Prompt: Return the full material exactly.

Data section:
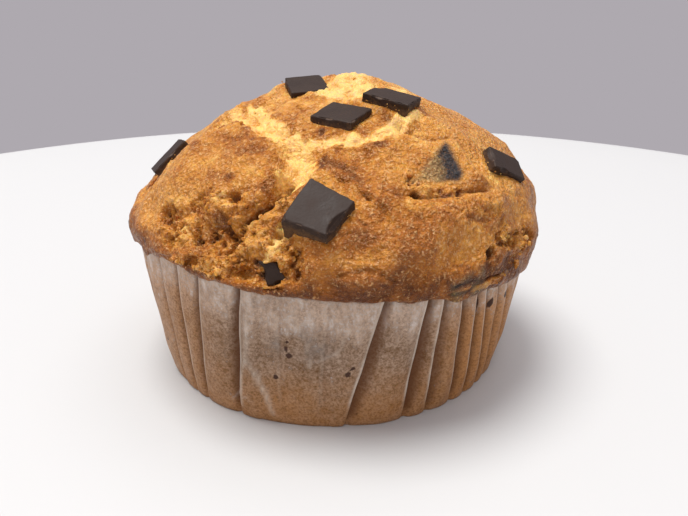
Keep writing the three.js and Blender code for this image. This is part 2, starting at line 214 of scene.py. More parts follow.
# Scallops broken out of the chunks: centre as shares of the half length and half width, how far it
# reaches over the top face, and its depth.
CHIPS = {
    "chunk_front": ((1.0, -0.25, 2.5, 0.7), (-1.0, -1.0, 1.6, 0.6), (-0.2, -1.05, 1.0, 0.4)),
    "chunk_top_left": ((1.0, 1.0, 1.0, 0.4), (0.3, -1.0, 0.8, 0.25)),
    "chunk_top_middle": ((-0.1, -1.0, 0.9, 0.3), (1.0, -0.7, 0.8, 0.3)),
    "chunk_top_right": ((-1.05, 1.0, 2.4, 1.5), (-0.3, -1.0, 1.0, 0.35)),
    "chunk_far_left": ((0.2, -1.0, 1.0, 0.3), (1.0, 1.0, 1.0, 0.4)),
    "chunk_far_right": ((-1.0, 0.2, 2.0, 0.6), (1.0, 1.0, 1.4, 0.6), (-0.4, -1.0, 1.2, 0.5)),
    "chunk_behind_top": ((1.0, 1.0, 1.2, 0.5),),
    "chunk_by_paper": ((-1.0, 0.2, 1.4, 0.7), (1.0, 1.0, 1.1, 0.6), (0.3, -1.0, 1.2, 0.6),
                       (-0.2, 1.0, 0.9, 0.5)),
}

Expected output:
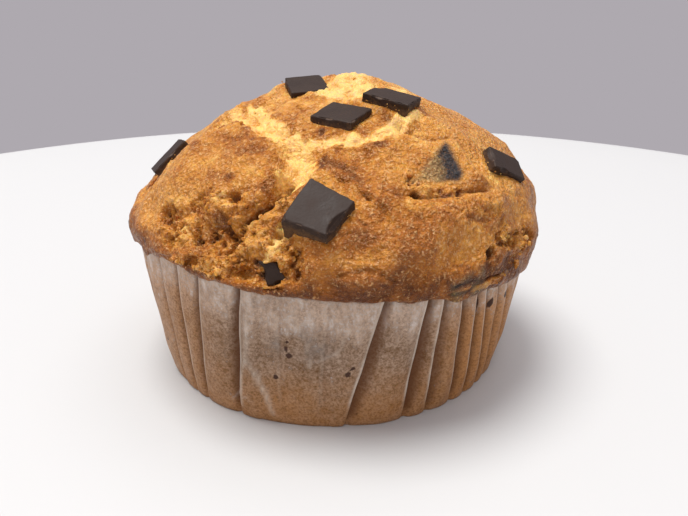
Keep writing the three.js and Blender code for this image. This is part 2, starting at line 214 of scene.py. More parts follow.
# Scallops broken out of the chunks: centre as shares of the half length and half width, how far it
# reaches over the top face, and its depth.
CHIPS = {
    "chunk_front": ((1.0, -0.25, 2.5, 0.7), (-1.0, -1.0, 1.6, 0.6), (-0.2, -1.05, 1.0, 0.4)),
    "chunk_top_left": ((1.0, 1.0, 1.0, 0.4), (0.3, -1.0, 0.8, 0.25)),
    "chunk_top_middle": ((-0.1, -1.0, 0.9, 0.3), (1.0, -0.7, 0.8, 0.3)),
    "chunk_top_right": ((-1.05, 1.0, 2.4, 1.5), (-0.3, -1.0, 1.0, 0.35)),
    "chunk_far_left": ((0.2, -1.0, 1.0, 0.3), (1.0, 1.0, 1.0, 0.4)),
    "chunk_far_right": ((-1.0, 0.2, 2.0, 0.6), (1.0, 1.0, 1.4, 0.6), (-0.4, -1.0, 1.2, 0.5)),
    "chunk_behind_top": ((1.0, 1.0, 1.2, 0.5),),
    "chunk_by_paper": ((-1.0, 0.2, 1.4, 0.7), (1.0, 1.0, 1.1, 0.6), (0.3, -1.0, 1.2, 0.6),
                       (-0.2, 1.0, 0.9, 0.5)),
}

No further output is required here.